There's also ai-content-detector and github-repo-health and a couple others. Full list at /prooflayer.
Why per-call beats SaaS here
Snyk's per-developer-per-month pricing makes sense if every dev is reviewing every commit. It doesn't make sense when an agent wants to spot-check 17 dependency graphs at 3am before deciding whether to merge. The same goes for Socket.dev and GitHub Advanced Security. They priced for human review pace.
At $0.02 per scan, an agent can run secrets-exposure-check on every PR open across an org for a few dollars a day. The math isn't even close.
A pattern that already works
The composite endpoint, production-readiness-score, gets called way more than the individual probes. Agents like one number. They like a verdict. They don't want to run six scans, parse six outputs, then reason about which findings outweigh which. They want "score: 73, ship: probably yes, the high-severity findings are in dev-only paths".
So the lead endpoint became the busiest endpoint. Worth noting because that pattern probably generalizes. If you're building a verification cluster, build the aggregator first and the probes as backing parts. Don't ship 12 probes and hope the agent figures out how to combine them.
What's missing
A couple of obvious gaps. There's no IAC scanner yet (Terraform, Pulumi). There's no runtime-behavior probe (sandbox the binary, watch syscalls). There's no PR-comment poster — Prooflayer answers questions but doesn't yet leave breadcrumbs on the PR thread for human reviewers. All of those are in the build queue.

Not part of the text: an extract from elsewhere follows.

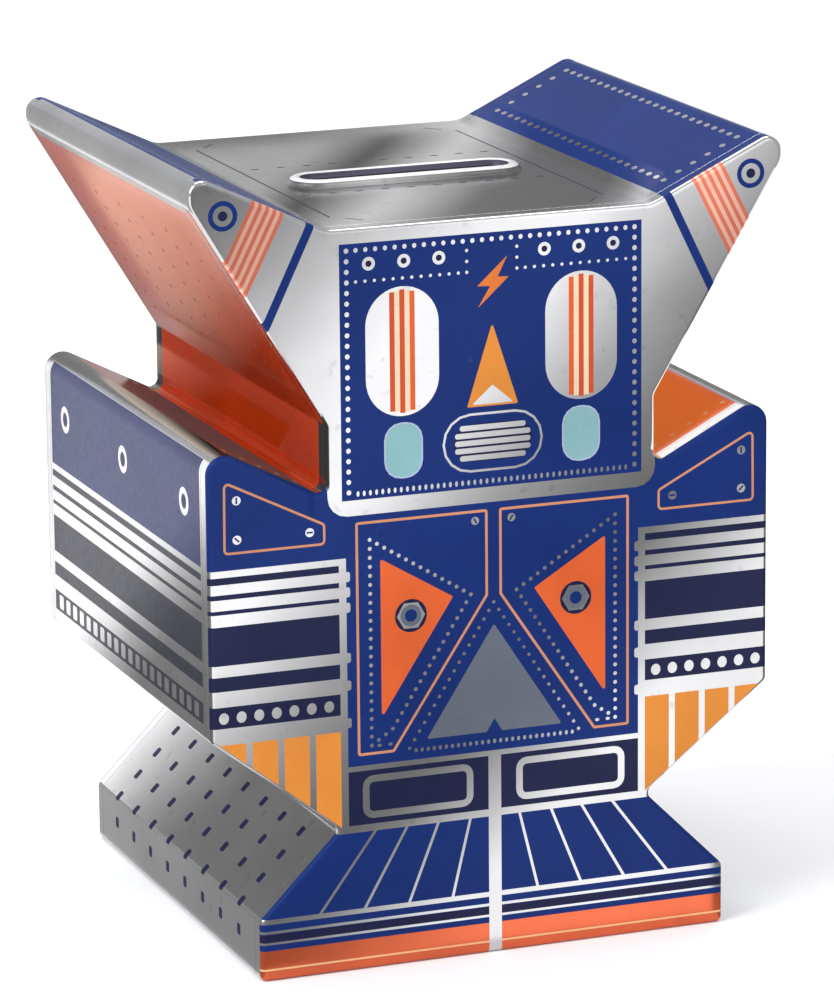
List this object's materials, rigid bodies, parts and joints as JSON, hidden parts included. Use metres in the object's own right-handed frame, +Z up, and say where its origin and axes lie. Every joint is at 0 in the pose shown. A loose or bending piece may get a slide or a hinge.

The other thing worth saying: a 0-100 score is a starting point, not a verdict. If your CI is gating merges on score >= 80 from an endpoint that charges $0.10 a call, you've made a real-money commitment to that endpoint's calibration. We publish the scoring rubric so it's auditable. But the right move for most teams is to use the score as a signal, not a gate. At least until you've watched it correlate with actual incidents for a few months.
Probes are the durable part. Scores are the convenience.